I have seen though people use it a lot here especially "tomcannon". I am guessing the guy at my hardware store was being over careful maybe, when saying he didn't advise using it. Because it seems to a favourite with a few members here.


I can get myself some of this stuff, I just need to know a few things***8230;

- Is there a particular Type of KingSpan Board I am looking for, like a name?
On the shops website I was at it looks liek there are different kinds of kingspan boards : Kingspan PIR/PUR

-What health and safety measures do I need to take, do I need a mask and googles, etc? (I will just be carving this stuff with knives and not sanding, its how I cut the spaceboard)

- Where is the best place to do the cutting, I am in a standard town house so it's not very big and outside is pissing it down with rain alot here.

- What are the does and don'ts to using this stuff

I really appreciate any feedback and when I finally get the ball rolling and find the right materials I will be putting up my 2nd Vivarium build for you guys to see.


----------



## s6t6nic6l (May 15, 2010)

outside, face/cup mask, goggles(not specs)

when you have finished, hoover over it to pick up the finer particles before coating it.


----------



## Fizz (Jan 18, 2014)

I believe this is the same stuff as Celotex, which you can buy from Wickes at a very reasonable price, hope this helps


----------



## wagg (Feb 6, 2014)

hi is that celotex in the link good for making backgrounds and do you have to peel the foil off to get the grout ect... to stick to it. cheers : victory:


----------



## Fizz (Jan 18, 2014)

Yes you need to take the foil off (the only downside) its nice stuff to work with.

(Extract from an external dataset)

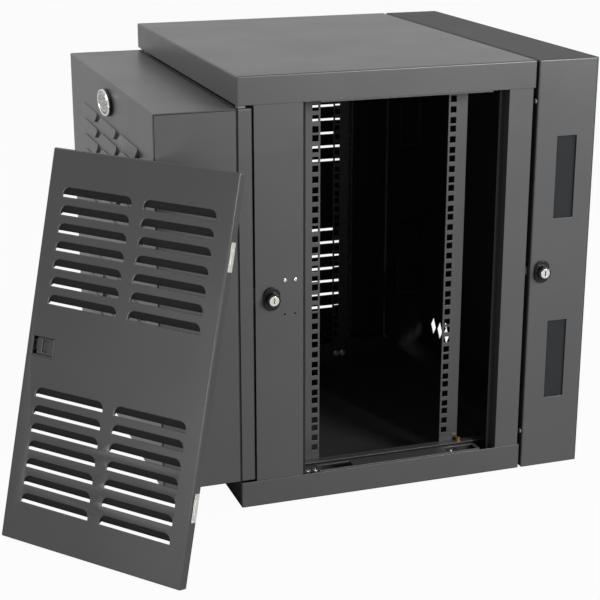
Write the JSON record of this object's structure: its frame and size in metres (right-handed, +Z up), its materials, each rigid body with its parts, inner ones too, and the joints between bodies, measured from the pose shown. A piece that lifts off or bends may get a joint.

Check out my background build for my ackie viv.


----------



## SirLance (Aug 15, 2010)

Thanks for the advice fizz, how did you find it to work with, does it make much dust? My sculpting method will just be carving with stanley knives.

I am going to go to my hardware place and see what i can buy or even see if there are any off cuts. 
Before I had considered Kingspan stuff, I was trying so hard to get stuff like the "SpaceBoard" so I ordered this blue styrofoam on amazon since it was made from the same stuff as the SpaceBoard. Only it was £25 for ONE sheet at 2x4ft.
When I rang the hardware guys and they mentioned kingspan, he said it was £15 for a 4x8ft sheet. How do they get away with charging that much for the blue stuff?!?!

Thanks again for the replies, really appreciate it.


----------



## SirLance (Aug 15, 2010)

*Just an update* 
My mother god bless her, bought me the Blue Craft Foam for Christmas.
So I shall be posting my Second Viv Build on the forum after Christmas.


----------



## Fizz (Jan 18, 2014)

Aww that was good of her. Sorry i missed your last reply. For future reference the celotex is quite dusty while carving and made a fair bit of mess. I too was using blades to carve but found it really nice to work with. Really the only down side is getting the foil off of it. I still havent found a fool proof method. 
Good luck with the blue stuff. Let us know how it goes or create a build thread for it with pics


----------



## SirLance (Aug 15, 2010)

I have started my Leopard Gecko viv, made a new post on here with the start of it.

Thanks for all the replies.


----------